The P/B ratio matters as a valuation gauge for asset-heavy businesses and as a classic value-investing screen, historically used to find stocks trading below the worth of their assets. But its usefulness is uneven: it's informative where book value is real (banks, industrials) and misleading where value is intangible (tech, brands). Knowing when P/B applies — and when a low ratio signals a bargain versus a broken business — is what makes it a tool rather than a trap.

Assuming a low P/B means cheap

A low price-to-book can signal a bargain — or a company whose assets aren't really worth their stated value, or a business in decline the market has rightly discounted. And for asset-light firms, book value understates worth, so P/B is uninformative. Treating any low P/B as automatically cheap ignores both the quality of the assets and whether book value is even meaningful for that business.

Frequently asked questions

What is the price-to-book ratio?

The price-to-book (P/B) ratio compares a company's market value to its book value (accounting net worth): market cap divided by book value of equity. It shows how many dollars you're paying per dollar of the company's stated net worth, and is a classic value-investing metric.

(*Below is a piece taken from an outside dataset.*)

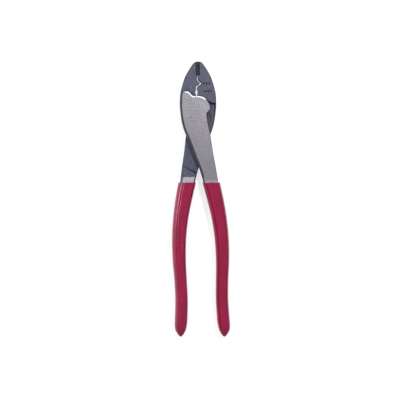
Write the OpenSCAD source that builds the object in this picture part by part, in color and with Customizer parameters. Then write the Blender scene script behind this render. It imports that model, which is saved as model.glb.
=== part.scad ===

What is a good price-to-book ratio?

It depends on the business. For asset-heavy firms like banks and property, a P/B near or below 1 can suggest value, though it may also signal trouble. Asset-light businesses routinely trade at high P/B ratios because their intangible value isn't on the balance sheet, so there's no universal 'good' figure.

When is the price-to-book ratio most useful?

It's most meaningful for asset-heavy businesses — banks, insurers, real estate, industrials — where book value approximates real, saleable assets. For asset-light businesses like software and brands, book value badly understates worth, so P/B is far less informative and high ratios don't necessarily mean overvaluation.